Nos últimos dois anos, Putin teve um “aliado”: Donald Trump. Os ataques de Trump aos aliados da OTAN e dos EUA, e a decisão de retirar as tropas norte-americanas da Síria foram para os objetivos da Rússia.
Em outra vitória de Putin, os Estados Unidos estão se unindo em um debate nacional surreal sobre se Trump - que, aliás, é um defensor feroz do Brexit - está trabalhando em nome da Rússia, após uma matéria do jornal norte-americano The New York Times apontar que o FBI (Polícia Federal dos EUA) está investigando se o presidente está trabalhando para Moscou.
A misteriosa relação de Trump com o líder russo estava em exibição na cúpula de Helsinque, no ano passado. Ele também parece adotar uma visão de mundo “putinesca”, apesar de suas alegações de que nenhum presidente tem sido mais duro com a Rússia do que ele. Trump nega todas as acusações.
Enquanto isso, a Grã-Bretanha está atolada na pior crise política desde a Segunda Guerra Mundial. Enquanto uma pequena maioria votou pela saída da UE, não há consenso sobre como fazê-la, e cerca de metade do país ainda quer permanecer no bloco.

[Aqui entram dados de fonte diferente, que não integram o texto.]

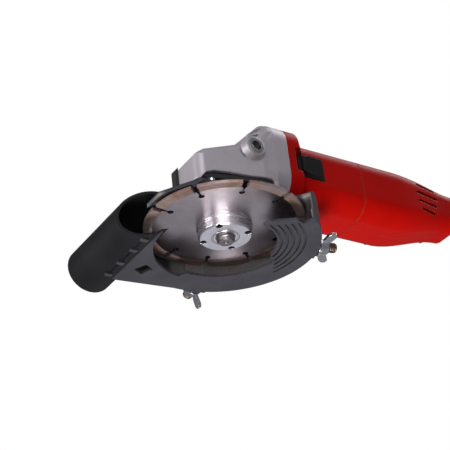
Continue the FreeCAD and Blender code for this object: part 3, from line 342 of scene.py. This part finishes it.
def zinc(name="zinc", tint=(0.80, 0.81, 0.86), rough0=0.12, rough1=0.24, turned=False, metallic=1.0):
    t = Tree(name)
    blot = t.noise(140.0, 4.0, 0.6)
    fine = t.noise(1600.0, 3.0, 0.6)
    col = t.ramp(blot, [(0.3, tuple(c * 0.84 for c in tint)), (0.7, tint)])
    col = t.mix(t.remap(fine, 0.5, 0.8, 0.0, 0.35), col, tuple(c * 0.62 for c in tint))
    rd = t.round_edges(0.0005)
    if turned:
        r, a, z = t.polar()
        rings = t.noise(1.0, 4.0, 0.65, vec=t.combine(t.math("MULTIPLY", r, 4200.0), t.math("MULTIPLY", a, 1.5), t.math("MULTIPLY", z, 900.0)))
        nrm = t.bump(rings, 0.22, 0.00006, rd)
        rough = t.remap(rings, 0.3, 0.7, rough0, rough1)
        tan = t.node("ShaderNodeTangent", direction_type="RADIAL", axis="Z").outputs[0]
        t.set(Anisotropic=0.5, Anisotropic_Rotation=0.25, Tangent=tan)
        # painted shade: inside the nut face (r under 20 mm, above z 2.2 mm) the colour goes blue-black and rough
        recess_painted_shade = t.math("MULTIPLY", t.remap(z, 0.0022, 0.0036, 0.0, 1.0), t.remap(r, 0.0200, 0.0202, 1.0, 0.0), clamp=True)
        col = t.mix(recess_painted_shade, col, (0.012, 0.014, 0.03))
        rough = t.math("MAXIMUM", rough, t.math("MULTIPLY", recess_painted_shade, 0.7))
    else:
        nrm = t.bump(t.noise(420.0, 4.0, 0.6), 0.10, 0.00025, rd)
        rough = t.remap(fine, 0.3, 0.7, rough0, rough1)
    t.set(Base_Color=col, Roughness=rough, Normal=nrm, Metallic=metallic)
    return t.mat


def steel(name, lo=(0.30, 0.28, 0.27), hi=(0.52, 0.50, 0.48), rough0=0.26, rough1=0.42, bump=0.12, rust=0.0):
    t = Tree(name)
    blot = t.noise(120.0, 5.0, 0.6)
    fine = t.noise(2000.0, 4.0, 0.65)
    col = t.ramp(blot, [(0.3, lo), (0.7, hi)])
    if rust:
        col = t.mix(t.remap(t.noise(260.0, 6.0, 0.7), 0.45, 0.68, 0.0, rust), col, (0.20, 0.10, 0.06))
    rd = t.round_edges(0.0004)
    col = t.mix(t.math("MULTIPLY", t.edge_mask(rd, 1.5), 0.5), col, (0.72, 0.70, 0.68))
    t.set(Base_Color=col, Roughness=t.remap(fine, 0.3, 0.7, rough0, rough1), Normal=t.bump(fine, bump, 0.0001, rd), Metallic=1.0)
    return t.mat


def moulded(name, lo, hi, rough0, rough1, grain=1100.0, bump=0.22, edge=(0.20, 0.19, 0.21), edge_amount=0.4, dust=0.0,
            radius=0.0008, spec=0.5):
    t = Tree(name)
    big = t.noise(26.0, 4.0, 0.55)
    g = t.noise(grain, 3.0, 0.6)
    v = t.voronoi(grain * 1.1)
    col = t.ramp(big, [(0.3, lo), (0.7, hi)])
    rd = t.round_edges(radius)
    em = t.edge_mask(rd, 2.0)
    col = t.mix(t.math("MULTIPLY", em, edge_amount), col, edge)
    if dust:
        d = t.math("MULTIPLY", t.remap(t.noise(55.0, 6.0, 0.7), 0.45, 0.75, 0.0, dust), t.remap(g, 0.35, 0.6, 0.4, 1.0), clamp=True)
        col = t.mix(d, col, (0.30, 0.27, 0.25))
    rough = t.remap(t.mix(0.4, g, big), 0.3, 0.7, rough0, rough1)
    nrm = t.bump(t.mix(0.5, g, v), bump, 0.0002, rd)
    t.set(Base_Color=col, Roughness=rough, Normal=nrm, Specular_IOR_Level=spec)
    return t


def shroud_plastic():
    t = moulded("shroud_plastic", (0.029, 0.028, 0.036), (0.041, 0.039, 0.049), 0.46, 0.62, grain=1300.0, bump=0.25,
                edge=(0.10, 0.095, 0.11), edge_amount=0.5, dust=0.07, spec=0.35)
    # stone dust settled on the inner wall of the shroud, made pale enough to also stand in for light falling on the
    # wall through the window (painted light)
    r, a, z = t.polar()
    inside = t.math("MULTIPLY", t.remap(r, 0.0700, 0.0688, 0.0, 1.0), t.remap(r, 0.0618, 0.0640, 0.0, 1.0))
    span = t.math("MULTIPLY", t.remap(z, ZS - 0.0158, ZS - 0.013, 0.0, 1.0), t.remap(z, ZS + 0.0085, ZS + 0.0060, 0.0, 1.0))
    patch = t.remap(t.noise(48.0, 6.0, 0.65), 0.28, 0.58, 0.65, 1.0)
    m = t.math("MULTIPLY", t.math("MULTIPLY", inside, span), patch, clamp=True)
    old = t.bsdf.inputs["Base Color"].links[0].from_socket
    dust_and_painted_light = t.ramp(t.noise(700.0, 5.0, 0.7), [(0.3, (0.26, 0.24, 0.23)), (0.7, (0.40, 0.37, 0.36))])
    t.set(Base_Color=t.mix(m, old, dust_and_painted_light))
    return t.mat


def copper():
    t = Tree("copper")
    wire = t.noise(1.0, 2.0, 0.5, vec=t.node("ShaderNodeMapping", {0: t.obj, 3: (160.0, 1800.0, 1800.0)}).outputs[0])
    col = t.ramp(wire, [(0.3, (0.42, 0.17, 0.07)), (0.7, (0.80, 0.42, 0.22))])
    t.set(Base_Color=col, Roughness=t.remap(wire, 0.3, 0.7, 0.25, 0.45), Metallic=1.0, Normal=t.bump(wire, 0.5, 0.0003))
    return t.mat


def lamination():
    t = Tree("lamination")
    x, y, z = t.xyz()
    w = t.math("SINE", t.math("MULTIPLY", x, 12566.0))
    n = t.noise(500.0, 4.0, 0.6)
    col = t.ramp(n, [(0.3, (0.14, 0.14, 0.15)), (0.7, (0.30, 0.30, 0.32))])
    t.set(Base_Color=col, Roughness=t.remap(n, 0.3, 0.7, 0.35, 0.55), Metallic=0.9,
          Normal=t.bump(t.remap(w, -1.0, 1.0, 0.0, 1.0), 0.4, 0.0002))
    return t.mat


def bronze():
    t = Tree("bushing_bronze")
    n = t.noise(900.0, 5.0, 0.7)
    col = t.ramp(n, [(0.3, (0.38, 0.22, 0.09)), (0.7, (0.62, 0.42, 0.20))])
    t.set(Base_Color=col, Roughness=t.remap(n, 0.3, 0.7, 0.3, 0.5), Metallic=1.0, Normal=t.bump(n, 0.25, 0.0001, t.round_edges(0.0003)))
    return t.mat


MATS = {
    "red_housing": red_plastic(),
    "cast_alloy": cast_alloy(),
    "shroud_plastic": shroud_plastic(),
    "black_plastic": moulded("black_plastic", (0.014, 0.014, 0.016), (0.022, 0.021, 0.024), 0.34, 0.50, grain=1500.0,
                             bump=0.12, edge=(0.07, 0.068, 0.075), edge_amount=0.5).mat,
    "tube_plastic": moulded("tube_plastic", (0.007, 0.0065, 0.0075), (0.011, 0.0105, 0.012), 0.44, 0.60, grain=1500.0,
                            bump=0.20, edge=(0.03, 0.028, 0.032), edge_amount=0.3, dust=0.01, spec=0.16).mat,
    "switch_plastic": moulded("switch_plastic", (0.006, 0.006, 0.007), (0.010, 0.010, 0.011), 0.22, 0.34, grain=1700.0,
                              bump=0.10, edge=(0.07, 0.075, 0.08), edge_amount=0.5, spec=0.22).mat,
    "steel": steel("steel"),
    "insert_steel": steel("insert_steel", (0.50, 0.49, 0.49), (0.70, 0.69, 0.70), 0.12, 0.24, 0.08),
    "dark_steel": steel("dark_steel", (0.12, 0.085, 0.07), (0.25, 0.19, 0.165), 0.30, 0.46, 0.25, rust=0.5),
    "spindle_steel": steel("spindle_steel", (0.22, 0.19, 0.19), (0.38, 0.34, 0.36), 0.26, 0.42, 0.2, rust=0.35),
    "zinc": zinc(),
    "nut_zinc": zinc("nut_zinc", (0.98, 0.94, 1.0), 0.20, 0.32, turned=True),
    "blade_steel": blade_steel(),
    "diamond_segment": diamond(),
    "copper": copper(),
    "lamination": lamination(),
    "bushing_bronze": bronze(),
    "rubber": moulded("rubber", (0.012, 0.012, 0.013), (0.020, 0.020, 0.021), 0.55, 0.75, grain=1500.0, bump=0.3,
                      edge=(0.05, 0.05, 0.052), edge_amount=0.4).mat,
    "carbon": moulded("carbon", (0.016, 0.016, 0.017), (0.035, 0.035, 0.036), 0.40, 0.60, grain=2200.0, bump=0.2).mat,
}
SLOT = {s["node"]: s["material_slot"] for s in frame["record"]["subparts"]}
SPECIAL = {"dust_tube": "tube_plastic", "lock_nut": "nut_zinc", "spindle": "spindle_steel", "handle_inserts": "insert_steel",
           "switch_slider": "switch_plastic",
           # painted shade: the bearing flange gets black plastic so its underside reads as the shadow under the gear
           # case
           "bearing_flange": "black_plastic"}
for name, ob in NODES.items():
    m = MATS[SPECIAL.get(name, SLOT[name])]
    ob.data.materials.clear()
    ob.data.materials.append(m)


# ----------------------------------------------------------------------------
# pieces
# ----------------------------------------------------------------------------
def new_piece(name, bm, body, mat, smooth=None):
    me = bpy.data.meshes.new(name)
    bmesh.ops.recalc_face_normals(bm, faces=bm.faces)
    bm.to_mesh(me)
    bm.free()
    me.materials.append(MATS[mat])
    ob = bpy.data.objects.new(name, me)
    SC.collection.objects.link(ob)
    if smooth is not None:
        for p in me.polygons:
            p.use_smooth = True
        me.set_sharp_from_angle(angle=math.radians(smooth))
    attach(ob, body)
    return ob


def threaded(bm, r, depth, pitch, s0, s1, tail, frame_m, seg=56, per=8, tip=1.2, hole=(0.0, 0.0)):
    """Threaded rod from s0 (free tip) to s1, then a plain profile [(s, r), ...]; millimetres along the axis of frame_m."""
    rings = []
    n = max(2, int(round((s1 - s0) / pitch * per)))
    if hole[0]:
        rings.append([(s0 + hole[1], 0.0)] )
        rings.append([(s0 + hole[1], hole[0] * 0.25)] * seg)
        rings.append([(s0, hole[0])] * seg)
    else:
        rings.append([(s0, 0.0)])
    for j in range(n + 1):
        s = s0 + (s1 - s0) * j / n
        ring = []
        for i in range(seg):
            ph = (s / pitch - i / seg) % 1.0
            tri = abs(2.0 * ph - 1.0)
            d = depth * min(1.0, max(0.0, (tri - 0.12) / 0.76))
            fade = min(1.0, max(0.0, (s1 - s) / pitch))
            rr = r - d * fade
            rr = min(rr, r - tip + (s - s0) * 0.9)
            ring.append((s, rr))
        rings.append(ring)
    for s, rr in tail:
        rings.append([(s, rr)] * seg)
    rings.append([(tail[-1][0], 0.0)] if tail else [(s1, 0.0)])
    vs = []
    for ring in rings:
        row = []
        for i, (s, rr) in enumerate(ring):
            a = 2 * math.pi * i / seg
            row.append(bm.verts.new(frame_m @ Vector((rr * math.cos(a), rr * math.sin(a), s)) * 0.001))
        vs.append(row)
    for a, b in zip(vs, vs[1:]):
        for i in range(seg):
            j = (i + 1) % seg
            if len(a) == 1 and len(b) == 1:
                continue
            if len(a) == 1:
                bm.faces.new((a[0], b[i], b[j]))
            elif len(b) == 1:
                bm.faces.new((a[i], b[0], a[j]))
            else:
                bm.faces.new((a[i], b[i], b[j], a[j]))


# spindle with a real M14 thread on its exposed end
bm = bmesh.new()
fm = Matrix.Translation((0, 0, 12.0))
threaded(bm, 7.0, 0.95, 2.0, -14.5, -9.2,
         [(-9.0, 7.0), (6.0, 7.0), (6.0, 9.5), (14.0, 9.5), (14.0, 8.5), (15.0, 8.5), (15.0, 6.0), (47.0, 6.0), (47.0, 5.0),
          (48.5, 5.0), (49.0, 4.0), (56.5, 4.0)], fm, seg=64, per=10, tip=1.6, hole=(1.9, 1.5))
sp = new_piece("spindle_threaded", bm, "spindle_assembly", "spindle_steel", smooth=35)
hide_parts("spindle")

# studs of the wing nuts with their threads
bm = bmesh.new()
for ang in (-15.0, 79.0):
    a = math.radians(ang)
    out_dir = Vector((math.cos(a), math.sin(a), 0))
    side = Vector((-math.sin(a), math.cos(a), 0))
    # local z runs inwards from the free end
    rot = Matrix((side, Vector((0, 0, 1)), -out_dir)).transposed().to_4x4()
    fm = Matrix.Translation((0, 0, -1.0)) @ rot
    threaded(bm, 4.0, 0.62, 1.25, -88.0, -72.0, [(-71.8, 4.0), (-67.2, 4.0)], fm, seg=40, per=8, tip=1.0)
st = new_piece("studs_threaded", bm, "shroud", "dark_steel", smooth=35)
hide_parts("shroud_studs")

# pale floor, far below the hand-held tool
bm = bmesh.new()
bmesh.ops.create_grid(bm, x_segments=1, y_segments=1, size=6.0)
me = bpy.data.meshes.new("floor")
bm.to_mesh(me)
bm.free()
t = Tree("floor_pale")
n = t.noise(3.0, 3.0, 0.5)
pale = t.ramp(n, [(0.3, (0.80, 0.80, 0.80)), (0.7, (0.84, 0.84, 0.84))])
seen = t.math("MULTIPLY", t.node("ShaderNodeLightPath").outputs["Is Camera Ray"], 0.75)
t.set(Base_Color=pale, Roughness=0.9, Emission_Color=pale, Emission_Strength=seen)
me.materials.append(t.mat)
floor = bpy.data.objects.new("floor", me)
floor.location = (0, 0, -1.6)
SC.collection.objects.link(floor)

O volúvel Trump e a esforçada May não poderiam ser mais diferentes em personalidade e estilo político. Theresa May é uma criatura criada dentro do Partido Conservador e passou anos até atingir o cargo de Primeira-Ministra. Trump nunca foi nativo em Washington. Ele ainda é o líder de um movimento populista que o levou ao poder em uma impressionante crise política.
Mas ambos são líderes que, uma vez estabelecidos em um curso, relutam em voltar atrás e costumam falar em slogans como "Construa o muro" e "Brexit significa Brexit", que soam bem, mas não os ajudam a cumprir seus objetivos.
Enquanto persistência pode ser uma força, também pode sair pela culatra e virar teimosia. E quanto mais profunda a disfunção transatlântica fica, melhor é para Putin. Tudo isso saiu melhor do que uma sinfonia de Beethoven, ou melhor, uma composição de Tchaikóvski para o Kremlin.